I batch sparge when I do 6.5 gallon batches, so this volume is usually around 5 gallons. Container size is no issue.
 
Is acidifying and diluting the sparge water the same?

As far as the alkalinity is concerned: yes, it is eliminated. As far as the overall chemistry of the treated water, no.

Alkaline water is, in the simplest case alkaline because it contains bicarbonate ion. Alkalinity is a measure of how much acid you must add to a liter of the water to convert the bicarbonate to carbonic acid which separates into water and CO2 gas thus getting rid of the bicarbonate:

HCO3- + HA --> A- + H2CO3 --> H2O + CO2 + A-

Thus each HCO3- ion is replaced by an A- ion.
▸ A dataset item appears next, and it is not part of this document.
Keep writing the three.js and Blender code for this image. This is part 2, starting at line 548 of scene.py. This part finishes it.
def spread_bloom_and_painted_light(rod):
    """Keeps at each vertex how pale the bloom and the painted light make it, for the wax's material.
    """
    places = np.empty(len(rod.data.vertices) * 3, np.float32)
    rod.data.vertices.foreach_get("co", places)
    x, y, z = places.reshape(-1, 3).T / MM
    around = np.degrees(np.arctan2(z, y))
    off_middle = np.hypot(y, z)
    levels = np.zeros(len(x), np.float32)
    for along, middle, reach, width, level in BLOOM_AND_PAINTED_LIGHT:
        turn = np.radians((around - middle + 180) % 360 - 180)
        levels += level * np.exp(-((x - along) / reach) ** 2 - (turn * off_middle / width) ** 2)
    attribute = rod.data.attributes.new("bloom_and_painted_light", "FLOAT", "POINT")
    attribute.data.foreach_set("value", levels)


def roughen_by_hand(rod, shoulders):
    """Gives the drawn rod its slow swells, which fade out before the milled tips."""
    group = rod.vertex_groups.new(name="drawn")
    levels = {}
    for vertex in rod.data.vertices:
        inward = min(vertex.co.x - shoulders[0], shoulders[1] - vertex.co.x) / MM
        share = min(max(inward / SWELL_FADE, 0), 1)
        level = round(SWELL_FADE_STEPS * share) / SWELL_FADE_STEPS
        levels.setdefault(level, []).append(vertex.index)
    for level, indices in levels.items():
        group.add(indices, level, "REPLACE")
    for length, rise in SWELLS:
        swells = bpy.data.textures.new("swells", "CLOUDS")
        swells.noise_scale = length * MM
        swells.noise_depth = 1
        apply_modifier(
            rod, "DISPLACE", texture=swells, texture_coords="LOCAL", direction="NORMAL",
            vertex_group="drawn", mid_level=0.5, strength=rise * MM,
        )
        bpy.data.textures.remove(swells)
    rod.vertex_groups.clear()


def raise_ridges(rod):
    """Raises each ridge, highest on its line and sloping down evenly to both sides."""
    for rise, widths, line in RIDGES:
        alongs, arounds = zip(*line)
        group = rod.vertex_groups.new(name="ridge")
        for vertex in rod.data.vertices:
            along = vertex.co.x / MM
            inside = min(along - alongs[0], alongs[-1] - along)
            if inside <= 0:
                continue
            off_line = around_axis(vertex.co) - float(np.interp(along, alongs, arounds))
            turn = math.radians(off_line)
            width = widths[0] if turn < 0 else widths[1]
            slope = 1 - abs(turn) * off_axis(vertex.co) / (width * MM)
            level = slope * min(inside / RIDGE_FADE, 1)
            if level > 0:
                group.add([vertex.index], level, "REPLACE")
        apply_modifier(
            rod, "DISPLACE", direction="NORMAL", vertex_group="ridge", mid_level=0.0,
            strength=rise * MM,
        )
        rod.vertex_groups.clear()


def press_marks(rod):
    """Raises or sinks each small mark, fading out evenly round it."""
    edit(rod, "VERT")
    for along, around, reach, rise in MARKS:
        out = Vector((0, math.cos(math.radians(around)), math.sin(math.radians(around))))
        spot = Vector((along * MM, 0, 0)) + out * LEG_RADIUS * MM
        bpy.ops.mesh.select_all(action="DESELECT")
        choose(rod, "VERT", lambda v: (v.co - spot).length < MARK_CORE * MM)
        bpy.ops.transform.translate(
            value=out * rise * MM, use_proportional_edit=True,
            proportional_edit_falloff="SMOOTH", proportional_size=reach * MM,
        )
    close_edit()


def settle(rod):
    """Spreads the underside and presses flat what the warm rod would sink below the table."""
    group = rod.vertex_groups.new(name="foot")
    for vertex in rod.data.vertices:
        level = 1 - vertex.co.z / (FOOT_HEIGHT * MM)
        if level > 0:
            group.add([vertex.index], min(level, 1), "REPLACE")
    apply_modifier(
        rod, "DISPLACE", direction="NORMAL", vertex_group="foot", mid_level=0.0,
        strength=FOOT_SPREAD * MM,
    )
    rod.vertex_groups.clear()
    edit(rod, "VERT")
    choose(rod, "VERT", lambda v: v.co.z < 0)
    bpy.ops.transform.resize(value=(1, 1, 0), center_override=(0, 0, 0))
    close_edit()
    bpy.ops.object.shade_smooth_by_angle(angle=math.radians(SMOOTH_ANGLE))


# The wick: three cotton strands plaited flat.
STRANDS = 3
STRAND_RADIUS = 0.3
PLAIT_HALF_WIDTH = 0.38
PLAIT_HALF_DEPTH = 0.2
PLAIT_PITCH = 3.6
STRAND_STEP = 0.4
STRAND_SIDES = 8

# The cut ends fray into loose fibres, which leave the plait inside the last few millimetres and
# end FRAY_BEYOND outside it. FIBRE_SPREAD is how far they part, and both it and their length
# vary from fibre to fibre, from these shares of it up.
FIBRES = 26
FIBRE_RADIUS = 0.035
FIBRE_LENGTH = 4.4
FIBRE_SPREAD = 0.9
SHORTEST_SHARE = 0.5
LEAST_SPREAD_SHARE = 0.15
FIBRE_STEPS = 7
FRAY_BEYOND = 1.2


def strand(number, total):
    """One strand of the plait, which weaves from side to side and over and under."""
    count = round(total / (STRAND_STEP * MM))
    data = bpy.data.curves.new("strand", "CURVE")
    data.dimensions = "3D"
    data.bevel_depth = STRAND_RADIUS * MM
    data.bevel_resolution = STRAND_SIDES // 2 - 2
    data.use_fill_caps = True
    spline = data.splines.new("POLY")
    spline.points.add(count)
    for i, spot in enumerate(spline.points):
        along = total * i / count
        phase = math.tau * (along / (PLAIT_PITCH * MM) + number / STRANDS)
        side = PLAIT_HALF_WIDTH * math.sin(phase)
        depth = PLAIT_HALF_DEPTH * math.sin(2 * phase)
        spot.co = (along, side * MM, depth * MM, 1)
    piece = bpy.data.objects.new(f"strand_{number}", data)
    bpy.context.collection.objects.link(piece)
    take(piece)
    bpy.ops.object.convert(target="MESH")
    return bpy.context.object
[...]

All the candidates for A- (HPO4-, Lac-, SO4--,CL-) are much weaker bases than HCO3- thus the alkalinity is removed. All the other ions are untouched.
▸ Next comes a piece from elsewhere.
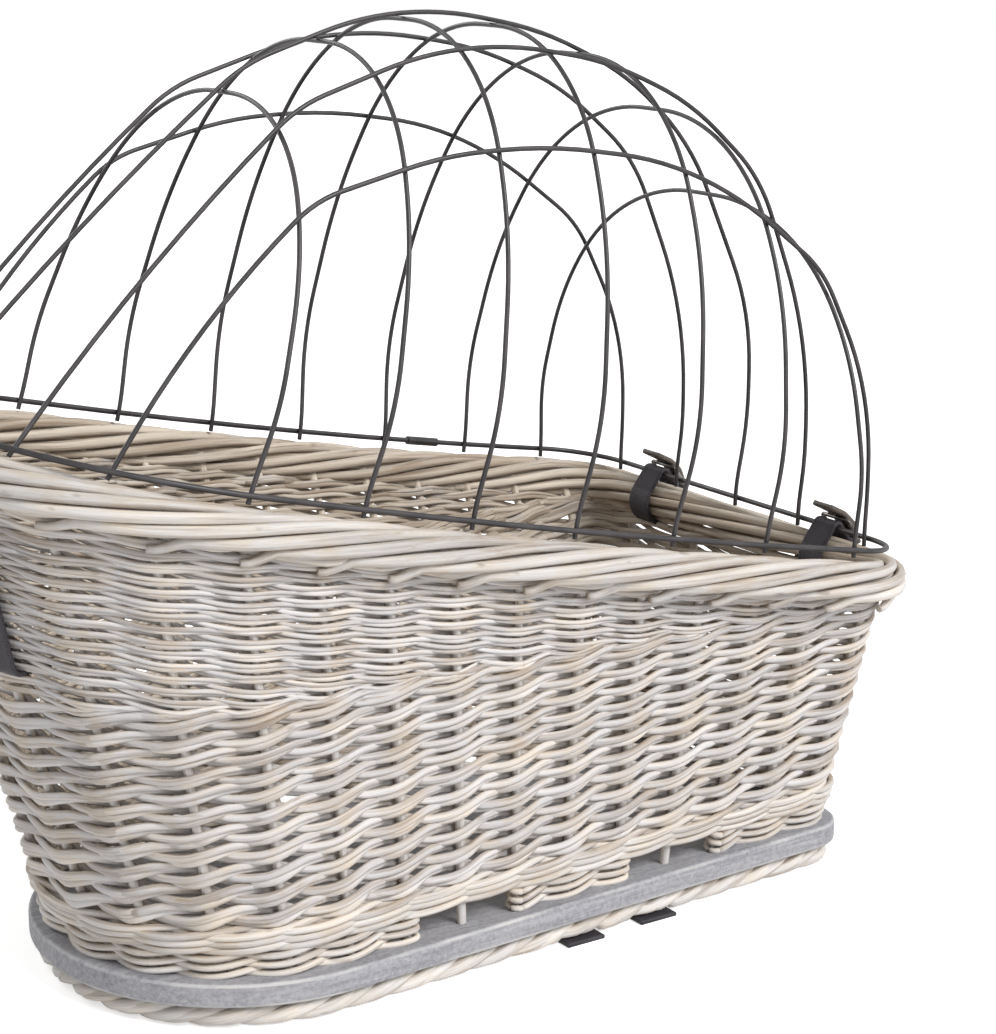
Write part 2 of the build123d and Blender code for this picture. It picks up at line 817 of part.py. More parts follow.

If, OTOH, you simply dilute n-1:1 with deionized water the concentration of all ions, including the alkalinity causing HCO3- ion, goes down by a factor of n. Alkalinity is reduced by a factor of n but so is everything else.

If my alkalinity is high and want to bring it down and gave no Lactic acid on hand can i just use ro?.
Thanks
Yes but you might want to supplement Ca++, Cl-, SO4-- to offset their dilutions.
 
So whatever pH the mash was (let's say 5.3), the sparge water should preferably match that before using it?
Yes, but this is a fine point. If you only acidify sparge water to 6 it will not make a profound difference.


I batch sparge when I do 6.5 gallon batches, so this volume is usually around 5 gallons. Container size is no issue.

In that case I would acidify it to mash pH.
 
So if i just dilute the sparge water without acidifying but add the minerals will my PH be out of whack again then what my predicted mash ph of 5.45 said at Mash.
 
Sorry i havent got anyway to check yet.Im just going by Bru n waters Mash and sparge and dilution calculations.